=== What you need to do ===
Reproduce the material in full, exactly as written.

--- Data lines ---

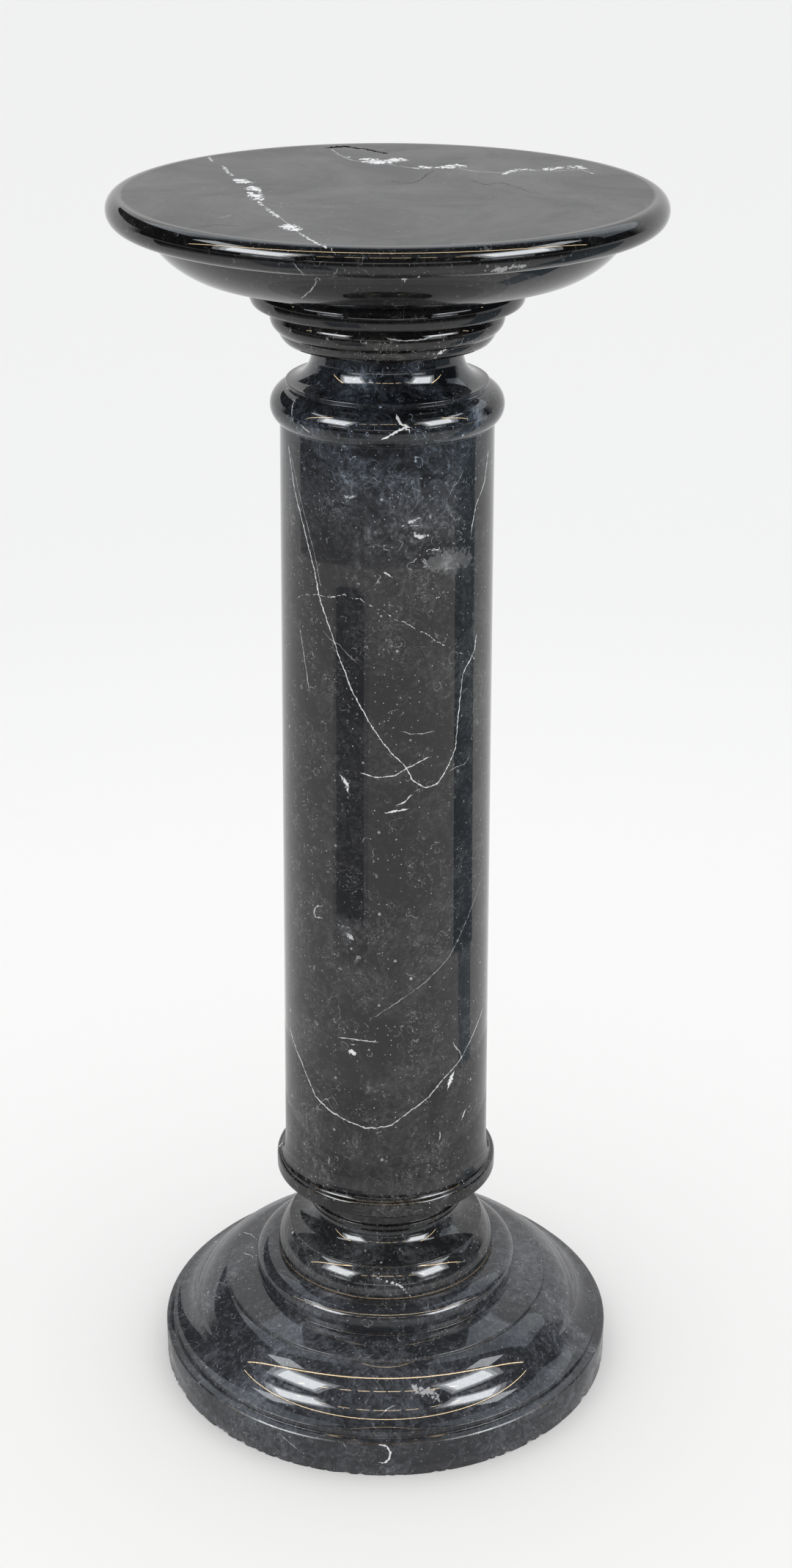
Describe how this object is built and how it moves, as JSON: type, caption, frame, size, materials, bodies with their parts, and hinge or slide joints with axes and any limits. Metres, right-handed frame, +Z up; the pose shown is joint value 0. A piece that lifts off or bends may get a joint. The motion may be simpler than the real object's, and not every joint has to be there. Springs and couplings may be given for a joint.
{
  "type": "marble pedestal column",
  "caption": "Turned column of polished black veined marble with a round top and a bell-shaped plinth, for standing a bust, vase or lamp on.",
  "frame": {"origin": "centre of the column's underside, on its axis", "axes": "+Z up, along the column's turning axis; -Y faces the front of the picture"},
  "size_m": [0.414, 0.414, 0.96],
  "materials": {
    "plinth_marble": "polished black marble, thin white veins, pale fossil flecks and rubbed, slightly dull patches",
    "base_torus_marble": "polished black marble with clouded grey-blue patches and a beaded white vein",
    "shaft_marble": "polished black marble with looping white veins, pale fossil flecks and clouded grey patches",
    "capital_marble": "polished brownish black marble, full of pale fossil flecks",
    "top_plate_marble": "polished black marble, the flat top rubbed to a satin with fine scratches, broken white veins"
  },
  "bodies": {
    "root": {"plinth": "plinth_marble", "base_torus": "base_torus_marble", "shaft": "shaft_marble", "capital": "capital_marble", "top_plate": "top_plate_marble"}
  },
  "joints": []
}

---

=== Written solution ===
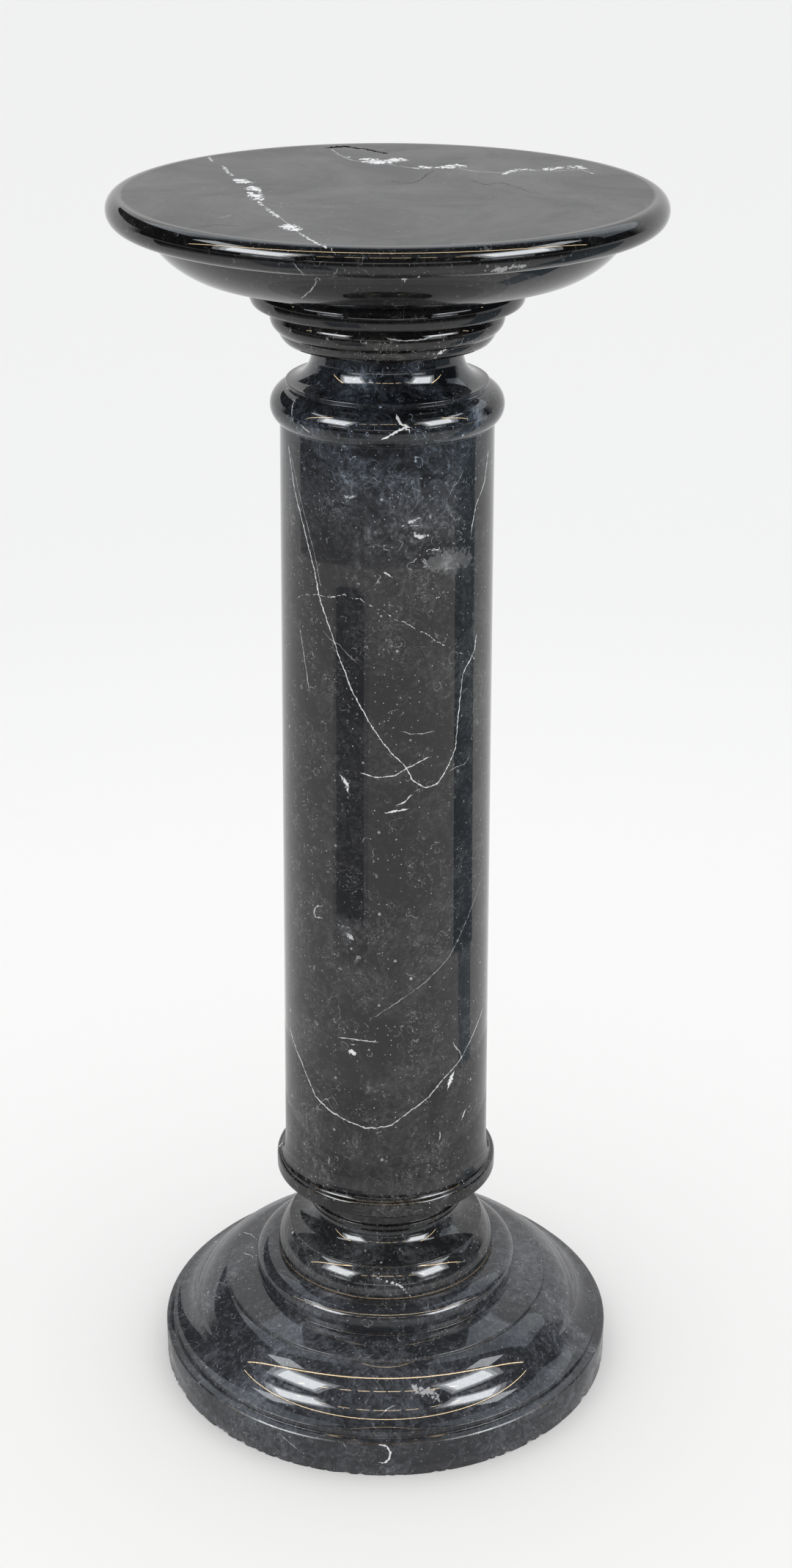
Describe how this object is built and how it moves, as JSON: type, caption, frame, size, materials, bodies with their parts, and hinge or slide joints with axes and any limits. Metres, right-handed frame, +Z up; the pose shown is joint value 0. A piece that lifts off or bends may get a joint. The motion may be simpler than the real object's, and not every joint has to be there. Springs and couplings may be given for a joint.
{
  "type": "marble pedestal column",
  "caption": "Turned column of polished black veined marble with a round top and a bell-shaped plinth, for standing a bust, vase or lamp on.",
  "frame": {"origin": "centre of the column's underside, on its axis", "axes": "+Z up, along the column's turning axis; -Y faces the front of the picture"},
  "size_m": [0.414, 0.414, 0.96],
  "materials": {
    "plinth_marble": "polished black marble, thin white veins, pale fossil flecks and rubbed, slightly dull patches",
    "base_torus_marble": "polished black marble with clouded grey-blue patches and a beaded white vein",
    "shaft_marble": "polished black marble with looping white veins, pale fossil flecks and clouded grey patches",
    "capital_marble": "polished brownish black marble, full of pale fossil flecks",
    "top_plate_marble": "polished black marble, the flat top rubbed to a satin with fine scratches, broken white veins"
  },
  "bodies": {
    "root": {"plinth": "plinth_marble", "base_torus": "base_torus_marble", "shaft": "shaft_marble", "capital": "capital_marble", "top_plate": "top_plate_marble"}
  },
  "joints": []
}